How many hours do you sleep a night? Whatever number your answer is, chances are that you need more. Recent U.S national surveys have found that in the past 50 years, there has been a decrease in self-reported sleep by one and a half to two hours. Studies have shown an association between short sleep duration and chronic conditions such as type 2 diabetes, respiratory disorders, hypertension and obesity.
There is a positive correlation between shortened sleep duration and weight gain. One study even found that getting five or less hours of sleep a night might increase your mortality risk by up to 15%. Sleep deprivation has a direct effect on two important hormones in your body. Ghrelin which stimulates appetite, and leptin which signals to your brain when you become full. If you don’t get the sleep you need, your ghrelin levels increase while your leptin levels decrease. This can increase appetite and decrease satiety (or feeling satisfied), which can result in overeating and weight gain. Sleeping less can also make your brain’s reward centers stay on high alert which can make it hard to say no to comfort foods, usually high-carb snacks. In fact people who do not get enough sleep were found to have increased cravings for unhealthy foods and to snack more after dinner.
Getting an inadequate amount of sleep can trigger an increase in your cortisol levels, which is a stress hormone your body uses to provide the body with glucose or blood sugar. Elevated cortisol over the long term leads to increased blood sugar levels. Sleeping less also makes your body more likely to hold onto fat. One study in particular found that when people cut back on sleep, the amount of weight they lost decreased, and they felt hungrier throughout the day even though their calories remained the same.

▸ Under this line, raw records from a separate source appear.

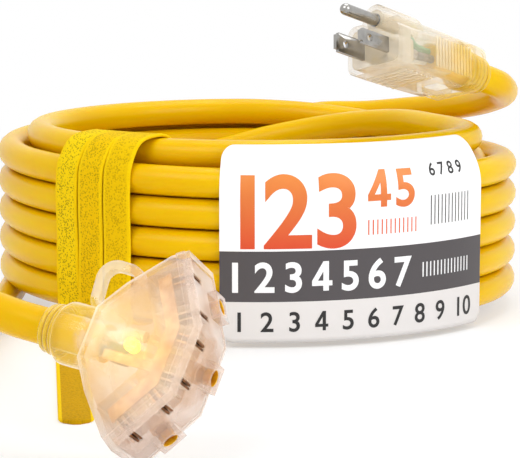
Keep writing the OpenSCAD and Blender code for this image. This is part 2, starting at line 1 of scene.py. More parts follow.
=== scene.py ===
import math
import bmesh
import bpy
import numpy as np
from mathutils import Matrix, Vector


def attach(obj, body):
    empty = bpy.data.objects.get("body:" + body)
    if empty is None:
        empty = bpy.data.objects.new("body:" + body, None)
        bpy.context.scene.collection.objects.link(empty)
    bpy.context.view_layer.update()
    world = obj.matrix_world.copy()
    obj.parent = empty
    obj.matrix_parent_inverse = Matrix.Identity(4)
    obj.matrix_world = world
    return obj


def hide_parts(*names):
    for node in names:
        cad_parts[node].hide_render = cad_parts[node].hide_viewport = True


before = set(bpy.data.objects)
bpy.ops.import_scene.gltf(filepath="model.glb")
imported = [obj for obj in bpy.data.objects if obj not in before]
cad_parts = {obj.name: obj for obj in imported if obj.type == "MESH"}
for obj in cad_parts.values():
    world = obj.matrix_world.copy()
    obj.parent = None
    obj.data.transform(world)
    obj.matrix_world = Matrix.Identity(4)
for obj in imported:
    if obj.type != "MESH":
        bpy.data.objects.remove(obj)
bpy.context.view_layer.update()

# %% [markdown]
# # A heavy extension cord, coiled and tied
# The moulded plug, the outlet tap and their metal parts come from the CAD frame and
# get their finishes here. What bends or is woven is made here: the cord, the strap and
# the printed wrap. So are the smallest forms of the clear plastic. Lengths are written in
# millimetres and turned to metres once, when a mesh is made.

MM = 0.001


def linear(code):
    """A hex colour as the linear numbers that shaders use: ((c + 0.055) / 1.055) ** 2.4."""
    srgb = np.array([int(code[i:i + 2], 16) for i in (1, 3, 5)]) / 255
    value = np.where(srgb <= 0.04045, srgb / 12.92, ((srgb + 0.055) / 1.055) ** 2.4)
    return (*value.tolist(), 1.0)


def linked(name, data):
    """A new object of the scene around its mesh, curve, camera or lamp."""
    made = bpy.data.objects.new(name, data)
    bpy.context.scene.collection.objects.link(made)
    return made


def turned(degrees):
    """The 3 x 3 turn about X, then Y, then Z, by three angles."""
    a, b, c = np.radians(degrees)
    x = np.array([[1, 0, 0], [0, math.cos(a), -math.sin(a)], [0, math.sin(a), math.cos(a)]])
    y = np.array([[math.cos(b), 0, math.sin(b)], [0, 1, 0], [-math.sin(b), 0, math.cos(b)]])
    z = np.array([[math.cos(c), -math.sin(c), 0], [math.sin(c), math.cos(c), 0], [0, 0, 1]])
    return z @ y @ x


# %% [markdown]
# ## Camera
# A product picture is taken from far away with a long lens, so that near and far turns of
# the coil look almost the same size. The lens is worked out in picture pixels, from how
# sizes shrink with distance.

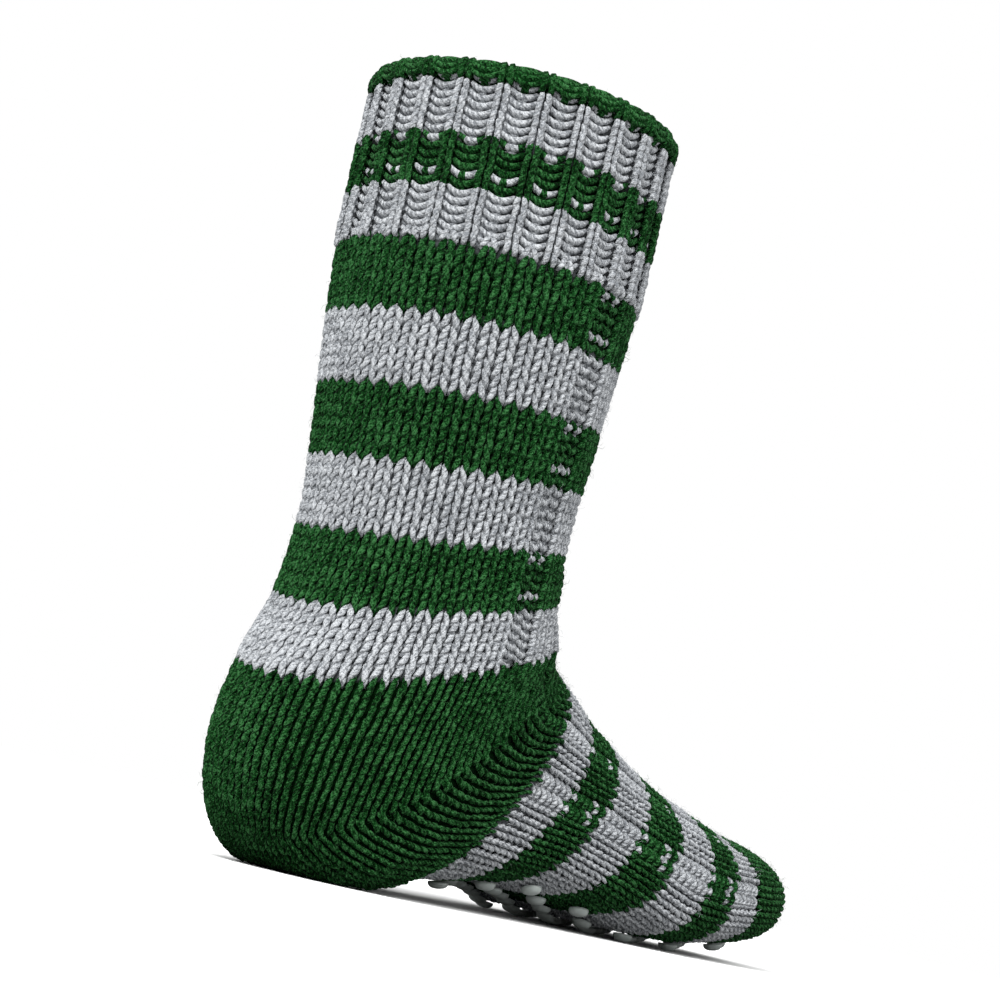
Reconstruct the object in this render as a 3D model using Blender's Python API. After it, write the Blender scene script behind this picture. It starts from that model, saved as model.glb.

Getting adequate, good quality sleep each night is necessary for both your mental and physical health. While you sleep, your brain and body are still working hard. Adequate sleep is important to help your body fight infection, think clearly, support your metabolism and prevent diabetes, as well as enhance your productivity and mental clarity.
So, how do you know if you’re getting enough sleep? You might be suffering from sleep deprivation if you suffer from any of the following:
Fatigue, sleepiness and lack of motivation
Moodiness and irritability
Increased risk of depression
Impaired concentration due to decreased brain activity
Lack of concentration, memory issues, decreased ability to cope with day-to-day stress
Weakened immune system which can result in frequent colds, infection and weight gain
Weight gain or difficulty losing weight
Sticking to a regular sleeping schedule, getting regular exercise, stress management and a consistent bedtime routine can help you get more sleep if you are having trouble falling as well as staying asleep.